▶ _EXERCISE PROMPT_
Please write out the material below exactly as given.

---*---

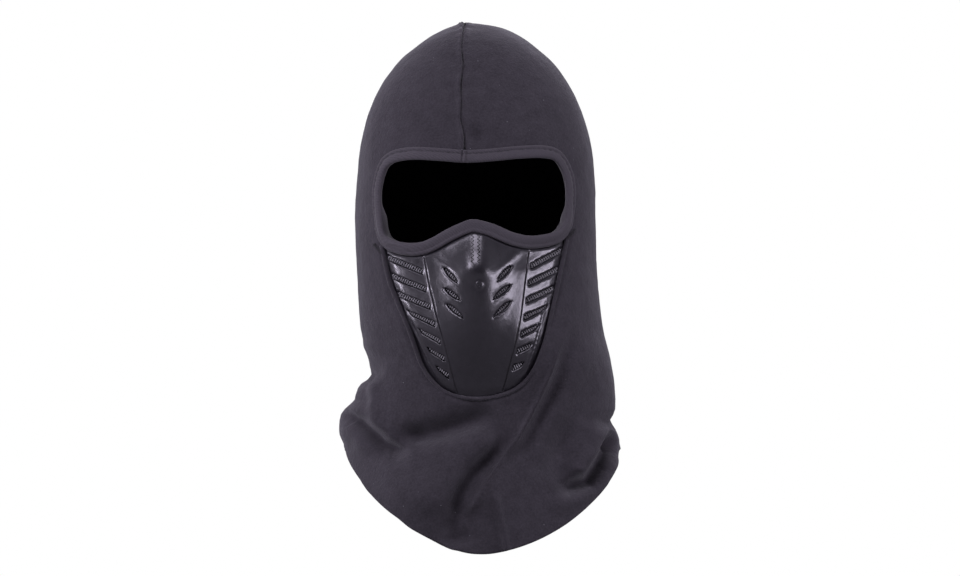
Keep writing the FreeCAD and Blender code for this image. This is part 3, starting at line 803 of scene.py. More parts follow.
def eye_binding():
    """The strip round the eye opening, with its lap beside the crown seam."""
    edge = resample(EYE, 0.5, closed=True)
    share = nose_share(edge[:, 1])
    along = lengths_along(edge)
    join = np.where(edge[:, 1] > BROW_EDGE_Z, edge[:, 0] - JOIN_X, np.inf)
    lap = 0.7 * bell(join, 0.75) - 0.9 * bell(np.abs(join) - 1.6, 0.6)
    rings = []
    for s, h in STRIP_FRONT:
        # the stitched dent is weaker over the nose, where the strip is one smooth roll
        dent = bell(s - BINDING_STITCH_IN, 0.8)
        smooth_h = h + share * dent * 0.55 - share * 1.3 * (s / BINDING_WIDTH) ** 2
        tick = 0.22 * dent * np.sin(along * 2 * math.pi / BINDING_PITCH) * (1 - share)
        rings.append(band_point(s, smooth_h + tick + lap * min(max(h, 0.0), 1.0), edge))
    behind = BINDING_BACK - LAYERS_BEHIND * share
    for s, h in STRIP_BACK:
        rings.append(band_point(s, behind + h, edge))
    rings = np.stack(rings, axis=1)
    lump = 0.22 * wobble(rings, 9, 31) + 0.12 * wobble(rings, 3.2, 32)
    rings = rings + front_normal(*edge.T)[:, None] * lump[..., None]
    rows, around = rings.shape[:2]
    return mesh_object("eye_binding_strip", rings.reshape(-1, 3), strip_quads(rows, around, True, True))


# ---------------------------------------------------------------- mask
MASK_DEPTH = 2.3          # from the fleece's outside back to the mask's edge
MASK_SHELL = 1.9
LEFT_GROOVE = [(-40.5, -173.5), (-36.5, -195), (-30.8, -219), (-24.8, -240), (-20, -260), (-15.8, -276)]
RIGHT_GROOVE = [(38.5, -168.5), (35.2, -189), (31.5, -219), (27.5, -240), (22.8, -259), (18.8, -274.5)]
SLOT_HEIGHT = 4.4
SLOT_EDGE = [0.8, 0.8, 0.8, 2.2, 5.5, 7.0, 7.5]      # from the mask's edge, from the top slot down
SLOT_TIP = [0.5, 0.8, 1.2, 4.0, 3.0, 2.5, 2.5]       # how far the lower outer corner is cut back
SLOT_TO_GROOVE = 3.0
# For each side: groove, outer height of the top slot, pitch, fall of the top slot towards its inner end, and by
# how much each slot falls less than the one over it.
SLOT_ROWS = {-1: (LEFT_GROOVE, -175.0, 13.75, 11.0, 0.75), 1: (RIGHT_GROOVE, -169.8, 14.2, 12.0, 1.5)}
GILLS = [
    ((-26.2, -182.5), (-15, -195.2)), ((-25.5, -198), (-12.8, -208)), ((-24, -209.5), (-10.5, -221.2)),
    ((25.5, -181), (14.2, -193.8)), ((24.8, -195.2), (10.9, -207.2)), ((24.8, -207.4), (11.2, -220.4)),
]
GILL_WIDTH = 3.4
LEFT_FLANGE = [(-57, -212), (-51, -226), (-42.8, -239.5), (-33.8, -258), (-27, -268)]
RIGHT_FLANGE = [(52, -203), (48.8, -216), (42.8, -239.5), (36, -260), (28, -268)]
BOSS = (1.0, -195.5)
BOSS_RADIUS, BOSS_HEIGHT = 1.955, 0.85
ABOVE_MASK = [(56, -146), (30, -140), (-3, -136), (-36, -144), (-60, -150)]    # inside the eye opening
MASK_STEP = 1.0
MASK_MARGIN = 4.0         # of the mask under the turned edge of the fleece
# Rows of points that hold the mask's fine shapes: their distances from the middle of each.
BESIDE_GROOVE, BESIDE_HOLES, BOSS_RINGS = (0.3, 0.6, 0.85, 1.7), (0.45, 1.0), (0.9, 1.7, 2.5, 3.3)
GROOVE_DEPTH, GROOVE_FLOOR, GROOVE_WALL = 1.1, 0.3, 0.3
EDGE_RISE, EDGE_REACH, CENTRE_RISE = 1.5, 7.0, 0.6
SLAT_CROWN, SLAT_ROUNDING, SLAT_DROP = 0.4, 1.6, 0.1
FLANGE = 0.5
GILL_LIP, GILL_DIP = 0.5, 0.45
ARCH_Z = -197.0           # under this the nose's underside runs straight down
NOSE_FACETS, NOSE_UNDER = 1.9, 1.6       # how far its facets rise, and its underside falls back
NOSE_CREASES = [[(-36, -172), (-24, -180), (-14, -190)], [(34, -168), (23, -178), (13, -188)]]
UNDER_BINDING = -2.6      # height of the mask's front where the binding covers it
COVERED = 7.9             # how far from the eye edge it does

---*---

▶ _RESPONSE TO THE TASK_
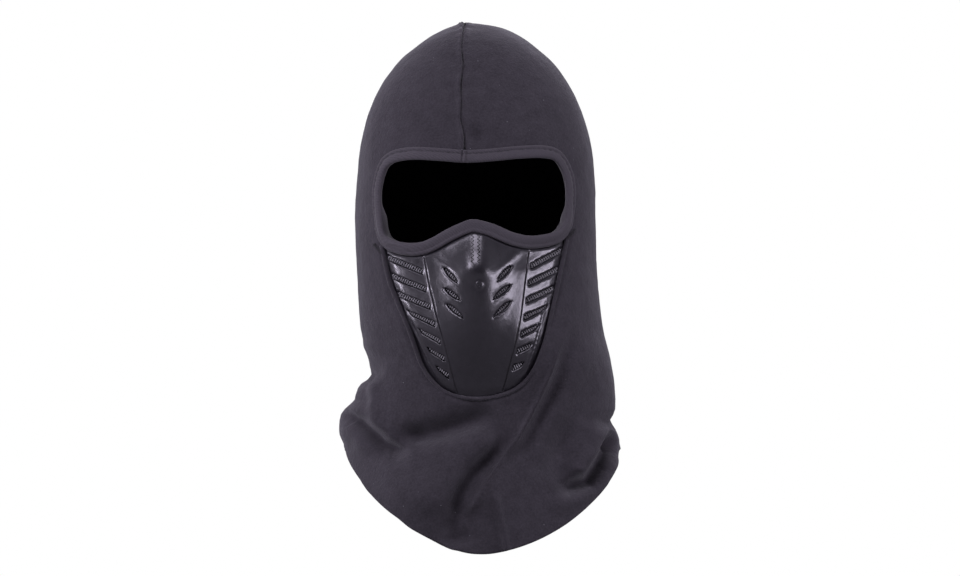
Keep writing the FreeCAD and Blender code for this image. This is part 3, starting at line 803 of scene.py. More parts follow.
def eye_binding():
    """The strip round the eye opening, with its lap beside the crown seam."""
    edge = resample(EYE, 0.5, closed=True)
    share = nose_share(edge[:, 1])
    along = lengths_along(edge)
    join = np.where(edge[:, 1] > BROW_EDGE_Z, edge[:, 0] - JOIN_X, np.inf)
    lap = 0.7 * bell(join, 0.75) - 0.9 * bell(np.abs(join) - 1.6, 0.6)
    rings = []
    for s, h in STRIP_FRONT:
        # the stitched dent is weaker over the nose, where the strip is one smooth roll
        dent = bell(s - BINDING_STITCH_IN, 0.8)
        smooth_h = h + share * dent * 0.55 - share * 1.3 * (s / BINDING_WIDTH) ** 2
        tick = 0.22 * dent * np.sin(along * 2 * math.pi / BINDING_PITCH) * (1 - share)
        rings.append(band_point(s, smooth_h + tick + lap * min(max(h, 0.0), 1.0), edge))
    behind = BINDING_BACK - LAYERS_BEHIND * share
    for s, h in STRIP_BACK:
        rings.append(band_point(s, behind + h, edge))
    rings = np.stack(rings, axis=1)
    lump = 0.22 * wobble(rings, 9, 31) + 0.12 * wobble(rings, 3.2, 32)
    rings = rings + front_normal(*edge.T)[:, None] * lump[..., None]
    rows, around = rings.shape[:2]
    return mesh_object("eye_binding_strip", rings.reshape(-1, 3), strip_quads(rows, around, True, True))


# ---------------------------------------------------------------- mask
MASK_DEPTH = 2.3          # from the fleece's outside back to the mask's edge
MASK_SHELL = 1.9
LEFT_GROOVE = [(-40.5, -173.5), (-36.5, -195), (-30.8, -219), (-24.8, -240), (-20, -260), (-15.8, -276)]
RIGHT_GROOVE = [(38.5, -168.5), (35.2, -189), (31.5, -219), (27.5, -240), (22.8, -259), (18.8, -274.5)]
SLOT_HEIGHT = 4.4
SLOT_EDGE = [0.8, 0.8, 0.8, 2.2, 5.5, 7.0, 7.5]      # from the mask's edge, from the top slot down
SLOT_TIP = [0.5, 0.8, 1.2, 4.0, 3.0, 2.5, 2.5]       # how far the lower outer corner is cut back
SLOT_TO_GROOVE = 3.0
# For each side: groove, outer height of the top slot, pitch, fall of the top slot towards its inner end, and by
# how much each slot falls less than the one over it.
SLOT_ROWS = {-1: (LEFT_GROOVE, -175.0, 13.75, 11.0, 0.75), 1: (RIGHT_GROOVE, -169.8, 14.2, 12.0, 1.5)}
GILLS = [
    ((-26.2, -182.5), (-15, -195.2)), ((-25.5, -198), (-12.8, -208)), ((-24, -209.5), (-10.5, -221.2)),
    ((25.5, -181), (14.2, -193.8)), ((24.8, -195.2), (10.9, -207.2)), ((24.8, -207.4), (11.2, -220.4)),
]
GILL_WIDTH = 3.4
LEFT_FLANGE = [(-57, -212), (-51, -226), (-42.8, -239.5), (-33.8, -258), (-27, -268)]
RIGHT_FLANGE = [(52, -203), (48.8, -216), (42.8, -239.5), (36, -260), (28, -268)]
BOSS = (1.0, -195.5)
BOSS_RADIUS, BOSS_HEIGHT = 1.955, 0.85
ABOVE_MASK = [(56, -146), (30, -140), (-3, -136), (-36, -144), (-60, -150)]    # inside the eye opening
MASK_STEP = 1.0
MASK_MARGIN = 4.0         # of the mask under the turned edge of the fleece
# Rows of points that hold the mask's fine shapes: their distances from the middle of each.
BESIDE_GROOVE, BESIDE_HOLES, BOSS_RINGS = (0.3, 0.6, 0.85, 1.7), (0.45, 1.0), (0.9, 1.7, 2.5, 3.3)
GROOVE_DEPTH, GROOVE_FLOOR, GROOVE_WALL = 1.1, 0.3, 0.3
EDGE_RISE, EDGE_REACH, CENTRE_RISE = 1.5, 7.0, 0.6
SLAT_CROWN, SLAT_ROUNDING, SLAT_DROP = 0.4, 1.6, 0.1
FLANGE = 0.5
GILL_LIP, GILL_DIP = 0.5, 0.45
ARCH_Z = -197.0           # under this the nose's underside runs straight down
NOSE_FACETS, NOSE_UNDER = 1.9, 1.6       # how far its facets rise, and its underside falls back
NOSE_CREASES = [[(-36, -172), (-24, -180), (-14, -190)], [(34, -168), (23, -178), (13, -188)]]
UNDER_BINDING = -2.6      # height of the mask's front where the binding covers it
COVERED = 7.9             # how far from the eye edge it does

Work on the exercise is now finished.